Except those weren't the entirety of the complaints with many of them elaborating to point out why it's a problem / doesn't make sense / makes the character awful and seems like poorly done writing because.
General refuses to trust her best troops to know a plan that seems initially suicidal leading to them taking it upon themselves to try and save the day fearing defeat due to the plan they got told not being the true plan.
Also Barely characterised Asian character saves hero with one that she's apparently been madly in love with but we've not really had much development of that or her as a character before that point.
Okay, in isolation, those are reasonable criticisms. However, the thing is, a lot of the time, those criticisms weren't made in isolation.
Holdo wasn't criticized just for poor command decisions, she was called "Admiral Gender Studies," and it was seen as an attack on men because she lectured Poe.
Rose wasn't criticized for being a lacklustre character, she was criticized for being an example of "forced diversity" and "pandering to the Chinese audience" (the fact that Tran is Vietnamese notwithstanding). Even your own analogy conveys this bias when you call her "Asian character."
It's easy to dismiss critics by framing things certain ways and being less than honest and using weighted words reliant on people not looking into actual complaints just going for soundbite moments on social media.
Bigots just hated the Diverse cast - Suicide Squad.
Sexists intimidated by good looking female lead - Alita Battle Angel
Homophobes slam movie due to black lesbian - Ready Player One
You're right, it easy to frame those things, but for the Last Jedi, those framings weren't required, they were verifiable. I had the misfortune of seeing it with my own eyes on Wookiepedia, as I reverted people's edits to Rose and/or Tran's pages, calling the character/actress a "*****." If people are acting like assholes, and are displaying their assholery, it isn't some media conspiracy to treat assholes like assholes.
Also, your hypothetical equivalents don't work as:
-Suicide Squad: The film wasn't even diverse in any meaningful manner, and none of the criticism levied against it really touched on the issue. People generally agree that Katana was terrible, but also generally agree that Will Smith and Margot Robbie did as good a job as the material allowed.
-Alita: You mean the film that got drawn into a culture war as some kind of stupid rivalry between it and Captain Marvel, because Brie Larson said some mean things?
-Ready Player One: The film wasn't slammed (it was generally well received), and I've never seen anyone focus on film!Ache (I will say Ache is handled better in the film than in the book, but that's another matter).
You're comparing hypothetical criticism and hypothetical reactions against verified criticism.

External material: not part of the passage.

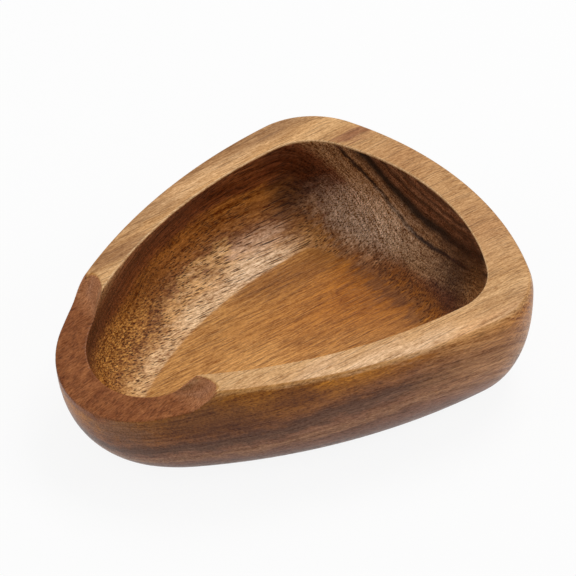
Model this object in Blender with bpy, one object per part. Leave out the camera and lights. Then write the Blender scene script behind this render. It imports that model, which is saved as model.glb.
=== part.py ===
"""Coffee dosing tray, carved from one block of acacia.

A rounded triangle in plan: a narrow tip at -X, where the beans pour out, and a broad back at +X.
The hollow has steep walls, a wide cove at their foot and a level floor. Across the tip the rim is
cut down to a sloping lip, which rises at its end in a ramp through both sides of the rim.

Units are metres. The origin is at the centre of the base, +Z is up and +X runs from tip to back.
"""

import math

import bmesh
import bpy
from mathutils import Vector

# Overall size
LENGTH = 0.120
WIDTH = 0.0965
HEIGHT = 0.030

# Plan of the widest section: the radii of the arcs that make it
TIP_RADIUS = 0.025
CORNER_RADIUS = 0.0203
SIDE_RADIUS = 0.153
BACK_RADIUS = 0.086

# Outer side, from the foot up: a full curve, a plain band, and a rounded shoulder under the rim
FOOT_INSET = 0.0128
FOOT_TIP_RADIUS = 0.0198
SIDE_FULLNESS = 2.2
SIDE_BAND = 0.001
SHOULDER_HEIGHT = 0.005
SHOULDER_WIDTH = 0.0015

# Rim widths, which place the hollow in the block
RIM_AT_TIP = 0.008
RIM_AT_BACK = 0.0092
RIM_AT_SIDE = 0.010

# Hollow
HOLLOW_TIP_RADIUS = 0.0188
HOLLOW_CORNER_RADIUS = 0.0158
HOLLOW_SIDE_RADIUS = 0.132
HOLLOW_BACK_RADIUS = 0.0607
FLOOR_THICKNESS = 0.006
COVE_RADIUS = 0.017
COVE_START = math.radians(10.2)
RIM_EASE = 0.0006

# Pouring lip: its length back from the tip along the rim, its depth at the tip and its slope,
# then the slope of the ramp that ends it and the radius between the two
LIP_LENGTH = 0.023
LIP_DEPTH_AT_TIP = 0.0106
LIP_SLOPE = math.radians(16.4)
RAMP_SLOPE = math.radians(50)
RAMP_BLEND_RADIUS = 0.0062

# How far a cutter stands above the rim, and the least radius that a cove leaves in a corner
CUTTER_OVERRUN = 0.004
LEAST_RADIUS = 0.001

# Smoothness of the curves, in segments
ARC_SEGMENTS = 11
BLEND_SEGMENTS = 8
SIDE_RINGS = 9
SHOULDER_RINGS = 4
COVE_RINGS = 8
EASE_RINGS = 2


def direction(angle):
    return Vector((math.cos(angle), math.sin(angle)))


def angle_of(vector):
    return math.atan2(vector.y, vector.x)


def turn(start, end, steps):
    """Angles from start to end in equal steps."""
    return [start + (end - start) * step / steps for step in range(steps + 1)]


def quarter_turn(steps):
    """Angles from 0 to 90 degrees in equal steps."""
    return turn(0.0, 0.5 * math.pi, steps)


def rounded_triangle(front, back, half_width, tip_radius, corner_radius, side_radius, back_radius):
    """Points and outward normals of a closed outline of six tangent arcs, symmetric about X.

    It runs from the middle of the back over the +Y side to the tip and returns over the -Y side.
    front and back are the x values of the tip and of the middle of the back.
    """
    tip = Vector((front + tip_radius, 0.0))
    rise = half_width - corner_radius
    reach = back_radius - corner_radius
    back_centre = Vector((back - back_radius, 0.0))
    corner = back_centre + Vector((math.sqrt(reach**2 - rise**2), rise))
    # The side arc holds the tip circle and the corner circle, and touches each from inside.
    to_tip = side_radius - tip_radius
    to_corner = side_radius - corner_radius
    gap = (corner - tip).length
    along = (corner - tip) / gap
    ahead = (to_tip**2 - to_corner**2 + gap**2) / (2 * gap)
    aside = math.sqrt(to_tip**2 - ahead**2)
    side = tip + along * ahead + Vector((along.y, -along.x)) * aside

    first = angle_of(corner - back_centre)
    second = angle_of(corner - side)
    third = angle_of(tip - side)
    arcs = (
        (back_centre, back_radius, 0.0, first),
        (corner, corner_radius, first, second),
        (side, side_radius, second, third),
        (tip, tip_radius, third, math.pi),
    )
    half = []
    for centre, radius, start, end in arcs:
        for step in range(ARC_SEGMENTS):
            normal = direction(start + (end - start) * step / ARC_SEGMENTS)
            half.append((centre + normal * radius, normal))
    at_tip = (Vector((front, 0.0)), Vector((-1.0, 0.0)))
    mirrored = [(Vector((p.x, -p.y)), Vector((n.x, -n.y))) for p, n in reversed(half[1:])]
    return half + [at_tip] + mirrored


def level_ring(outline, inset, height):
    """The outline moved in by inset, at one height."""
    return [(point - normal * inset).to_3d() + Vector((0, 0, height)) for point, normal in outline]


def loft(name, rings, collection):
    """A closed solid through rings of equal count, capped flat at both ends."""
    mesh = bmesh.new()
    loops = [[mesh.verts.new(point) for point in ring] for ring in rings]
    for lower, upper in zip(loops, loops[1:]):
        for index in range(len(lower)):
            after = (index + 1) % len(lower)
            mesh.faces.new((lower[index], lower[after], upper[after], upper[index]))
    mesh.faces.new(tuple(reversed(loops[0])))
    mesh.faces.new(loops[-1])
    bmesh.ops.recalc_face_normals(mesh, faces=mesh.faces)
    data = bpy.data.meshes.new(name)
    mesh.to_mesh(data)
    mesh.free()
    solid = bpy.data.objects.new(name, data)
    collection.objects.link(solid)
    return solid


def wood(name, colour, roughness):
    material = bpy.data.materials.new(name)
    material.use_nodes = True
    shader = material.node_tree.nodes["Principled BSDF"]
    shader.inputs["Base Color"].default_value = colour
    shader.inputs["Roughness"].default_value = roughness
    shader.inputs["Metallic"].default_value = 0.0
    return material


def block_outline():
    """Plan of the widest section."""
    return rounded_triangle(
        -LENGTH / 2, LENGTH / 2, WIDTH / 2, TIP_RADIUS, CORNER_RADIUS, SIDE_RADIUS, BACK_RADIUS
    )


def foot_outline():
    """Plan of the flat base, inset all round and a little blunter at the tip."""
    return rounded_triangle(
        -LENGTH / 2 + FOOT_INSET,
        LENGTH / 2 - FOOT_INSET,
        WIDTH / 2 - FOOT_INSET,
        FOOT_TIP_RADIUS,
        CORNER_RADIUS - FOOT_INSET,
        SIDE_RADIUS - FOOT_INSET,
        BACK_RADIUS - FOOT_INSET,
    )


def hollow_outline():
    """Plan of the hollow where it meets the rim."""
    return rounded_triangle(
        -LENGTH / 2 + RIM_AT_TIP,
        LENGTH / 2 - RIM_AT_BACK,
        WIDTH / 2 - RIM_AT_SIDE,
        HOLLOW_TIP_RADIUS,
        HOLLOW_CORNER_RADIUS,
        HOLLOW_SIDE_RADIUS,
        HOLLOW_BACK_RADIUS,
    )


def side_curve(height, curve_height):
    """Share of the foot's inset that is left at a height, on a superellipse from foot to band."""
    drop = 1 - height / curve_height
    return 1 - (1 - drop**SIDE_FULLNESS) ** (1 / SIDE_FULLNESS)


def make_block(collection):
    """The block before it is hollowed."""
    widest = block_outline()
    foot = foot_outline()
    curve_height = HEIGHT - SHOULDER_HEIGHT - SIDE_BAND
    rings = []
    for angle in quarter_turn(SIDE_RINGS):
        height = curve_height * (1 - math.cos(angle))
        share = side_curve(height, curve_height)
        ring = [wide.lerp(low, share) for (wide, _), (low, _) in zip(widest, foot)]
        rings.append([point.to_3d() + Vector((0, 0, height)) for point in ring])
    for angle in quarter_turn(SHOULDER_RINGS):
        inset = SHOULDER_WIDTH * (1 - math.cos(angle))
        height = HEIGHT - SHOULDER_HEIGHT * (1 - math.sin(angle))
        rings.append(level_ring(widest, inset, height))
    return loft("tray", rings, collection)


def make_hollow_cutter(collection):
    """The space for the beans, with a cove round the floor and an eased edge at the rim.

    The cove meets the floor at a slight angle, which shows as a crease all round the floor.
    """
    outline = hollow_outline()
    wall_height = HEIGHT - FLOOR_THICKNESS - RIM_EASE
    tightest = min(HOLLOW_TIP_RADIUS, HOLLOW_CORNER_RADIUS) - LEAST_RADIUS
    flattest = math.cos(COVE_START)
    cove = min(COVE_RADIUS, tightest / (1 - math.sin(COVE_START)), wall_height / flattest)
    rings = []
    for angle in turn(COVE_START, 0.5 * math.pi, COVE_RINGS):
        inset = cove * (1 - math.sin(angle))
        height = FLOOR_THICKNESS + cove * (flattest - math.cos(angle))
        rings.append(level_ring(outline, inset, height))
    for angle in quarter_turn(EASE_RINGS):
        inset = -RIM_EASE * (1 - math.cos(angle))
        rings.append(level_ring(outline, inset, HEIGHT - RIM_EASE * (1 - math.sin(angle))))
    rings.append(level_ring(outline, -RIM_EASE, HEIGHT + CUTTER_OVERRUN))
    return loft("hollow_cutter", rings, collection)


def lip_profile():
    """Side view of the cut for the lip: its slope, a rounded blend and the ramp, as x and z."""
    at_tip = Vector((-LENGTH / 2, HEIGHT - LIP_DEPTH_AT_TIP))
    at_rim = at_tip + Vector((LIP_LENGTH, LIP_DEPTH_AT_TIP))
    along_lip = direction(LIP_SLOPE)
    slope = math.tan(LIP_SLOPE)
    ramp = math.tan(RAMP_SLOPE)
    # The slope through at_tip and the ramp through at_rim meet at this x.
    meeting = (at_rim.y - at_tip.y + slope * at_tip.x - ramp * at_rim.x) / (slope - ramp)
    corner = at_tip + along_lip * (meeting - at_tip.x) / along_lip.x
    blend_start = corner - along_lip * RAMP_BLEND_RADIUS * math.tan((RAMP_SLOPE - LIP_SLOPE) / 2)
    centre = blend_start + Vector((-along_lip.y, along_lip.x)) * RAMP_BLEND_RADIUS
    blend = [
        centre + direction(angle - 0.5 * math.pi) * RAMP_BLEND_RADIUS
        for angle in turn(LIP_SLOPE, RAMP_SLOPE, BLEND_SEGMENTS)
    ]
    outside = at_tip - along_lip * CUTTER_OVERRUN / along_lip.x
    above_ramp = at_rim + Vector((CUTTER_OVERRUN / ramp, CUTTER_OVERRUN))
    above_tip = Vector((outside.x, above_ramp.y))
    return [outside] + blend + [above_ramp, above_tip]


def make_lip_cutter(collection):
    """A straight cut across the tip, from one side of the block to the other."""
    profile = lip_profile()
    rings = [[Vector((point.x, y, point.y)) for point in profile] for y in (-WIDTH / 2, WIDTH / 2)]
    return loft("lip_cutter", rings, collection)


def cut(solid, cutter):
    modifier = solid.modifiers.new(cutter.name, "BOOLEAN")
    modifier.operation = "DIFFERENCE"
    modifier.solver = "EXACT"
    modifier.object = cutter
    cutter.hide_render = True
    cutter.display_type = "WIRE"


def clear_scene():
    for leftover in list(bpy.data.objects):
        bpy.data.objects.remove(leftover)


def new_collection(name):
    collection = bpy.data.collections.new(name)
    bpy.context.scene.collection.children.link(collection)
    return collection


def main():
    clear_scene()
    parts = new_collection("coffee_dosing_tray")
    cutters = new_collection("cutters")
    cutters.hide_render = True

    tray = make_block(parts)
    tray.data.materials.append(wood("oiled_acacia", (0.30, 0.14, 0.055, 1.0), 0.42))
    cut(tray, make_hollow_cutter(cutters))
    cut(tray, make_lip_cutter(cutters))
    tray.data.shade_smooth()
    tray.data.set_sharp_from_angle(angle=math.radians(35))


main()
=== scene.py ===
"""Scene of a coffee dosing tray, carved from one block of oiled acacia."""

import math

import bpy
import numpy as np
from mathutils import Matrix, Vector


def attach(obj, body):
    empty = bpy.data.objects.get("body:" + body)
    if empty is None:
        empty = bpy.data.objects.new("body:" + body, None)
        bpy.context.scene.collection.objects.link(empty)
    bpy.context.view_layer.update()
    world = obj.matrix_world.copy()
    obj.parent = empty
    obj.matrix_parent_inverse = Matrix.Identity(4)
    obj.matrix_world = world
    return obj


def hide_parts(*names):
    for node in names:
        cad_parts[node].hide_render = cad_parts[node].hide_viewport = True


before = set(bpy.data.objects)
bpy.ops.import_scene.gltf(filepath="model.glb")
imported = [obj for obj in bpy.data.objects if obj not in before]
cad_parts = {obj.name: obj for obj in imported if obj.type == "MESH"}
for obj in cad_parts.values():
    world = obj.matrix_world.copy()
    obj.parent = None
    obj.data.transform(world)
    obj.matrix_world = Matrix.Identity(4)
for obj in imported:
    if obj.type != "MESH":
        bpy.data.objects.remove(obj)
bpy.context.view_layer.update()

MM = 0.001
MATH = "ShaderNodeMath"
VECTOR = "ShaderNodeVectorMath"
COMBINE = "ShaderNodeCombineXYZ"
SEPARATE = "ShaderNodeSeparateXYZ"
SWITCH = "GeometryNodeSwitch"
GROUP = "GeometryNodeGroup"
NOISE = "ShaderNodeTexNoise"
VORONOI = "ShaderNodeTexVoronoi"
RANGE = "ShaderNodeMapRange"
RAMP = "ShaderNodeValToRGB"
MIX = "ShaderNodeMix"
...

And yes, I can fully admit that what you described can happen - see the excuse for the Charlie's Angels reboot, where the director blamed males/boys for see Marvel movies instead of her movie or something. But I don't recall Disney/Johnson doing that, and even if they did, it doesn't change the fact that a lot of criticism WAS sexist/racist.
Oh, and are we forgotting how Disney reacted to it? You know, a piece of drek called Rise of Skywalker, that no-one seems to like in any part of the fandom? Where Rose is effectively written out of the film, among other things? Remember that?!
Except now they've kept that level of writing but the male character never gets a moment. The female character just saves the day while the male character I dunno falls over his shoelaces and faceplants the floor or something.
Often with added film dialogue about how men are bad or how the future is female or something like that.
What the hell are you talking about?
Okay, maybe there's some film that does that somewhere, but this is hardly some kind of trend. Look at any major film franchise, and male characters are still dominant. DCEU, MCU, Wizarding World, Star Wars, James Bond, etc. Look at the highest grossing film franchises, and you'll find that there's far more male roles than female ones.
In fact, I challenge you to name a film that waxes lyrical on how men are evil. Because while those sentiments do exist in the depths of the Internet, and even on published sites such as Medium (which is filled with that kind of stuff), the idea that films are these bastions of wokeness? Not really. Crazy as some feminists are, I disagree with the notion that they've got this supposed mega level of control over the arts.